Configure Modal Resources

Configure hardware, autoscaling, and region selection for a Deepgram Modal deployment.

With Modal, hardware resources and autoscaling configuration are specified alongside your application code. Update the paraameters in this section by editing the values in app.py and redeploying.

When you clone the repo, the values are configured for an STT deployment in us-west.

1# modal_deepgram/app.py
2
3@app.cls(
4 image=engine_base_image.env({"DEPLOY_LABEL": DEPLOY_LABEL}),
5 volumes={
6 MODELS_PATH: models_vol,
7 CACHE_PATH: cache_vol,
8 },
9 gpu="L4",
10 secrets=[modal.Secret.from_name("deepgram")],
11 timeout=30 * MINUTES,
12 cpu=4,
13 memory=32 * 1024, # MB
14 min_containers=1,
15 region="us-west",
16)
17@modal.concurrent(target_inputs=64)
18@modal.experimental.http_server(port=API_PORT, proxy_regions=["us-west"])
19class DeepgramServer(DeepgramServerBase):
20 ...

Configure hardware

For Deepgram’s hardware minimums, see Deployment Environments → Engine.

For Modal’s GPU options, see Modal: GPU.

Configure autoscaling

Modal automatically scales the number of Deepgram containers up and down based on per-container concurrency.

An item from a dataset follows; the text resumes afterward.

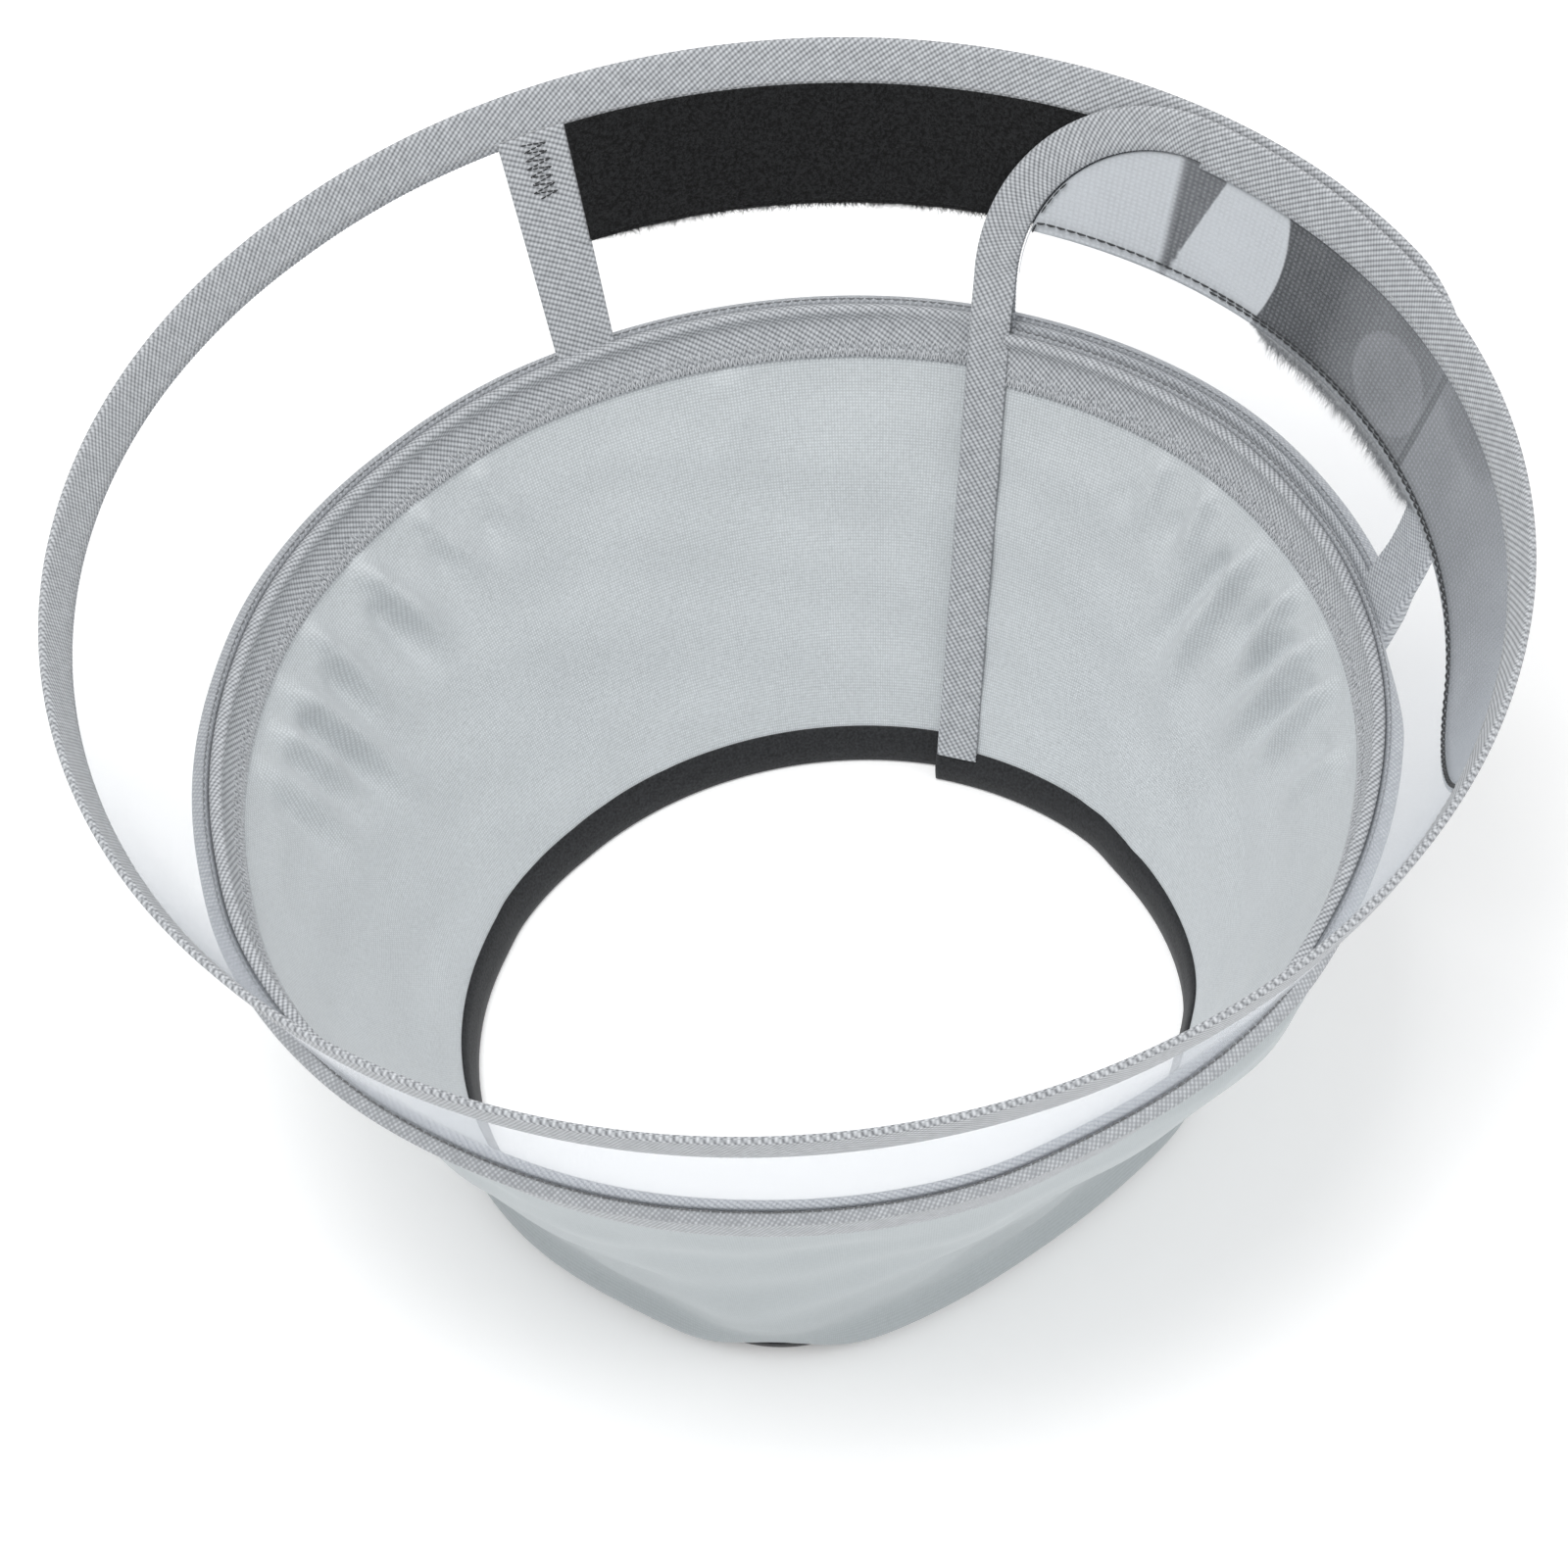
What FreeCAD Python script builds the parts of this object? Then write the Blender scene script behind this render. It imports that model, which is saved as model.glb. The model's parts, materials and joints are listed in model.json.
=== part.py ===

See their Scaling Out guide and Input Conccurrency guide for the different parameters and their functionality. Note that not all available parameters are surfaced in app.py.

Deepgram recommends keeping at least one container active to ensure that lulls in traffic don’t lead to queuing or 503s when scaling back up from zero. In Modal, set min_containers = 1.
Web endpoints served with the http_server only accept a value for target_inputs and not max_inputs. This number should be set slightly below the active request limit in your engine.toml file (see Auto-Scaling: Enforcing Limits).

Configure regions

To optimize network latency, you will likely want to set the PROXY_REGION AND SERVER_REGION and route traffic from clients in those regions to that deployment.

  • PROXY_REGION specifies the location of the Modal proxy that routes requests to containers. It can take one of four values: us-east, us-west, eu-west, ap-south.
  • SERVER_REGION specifies which region(s) the server containers can reside in. See the Modal Region Selection doc for more information.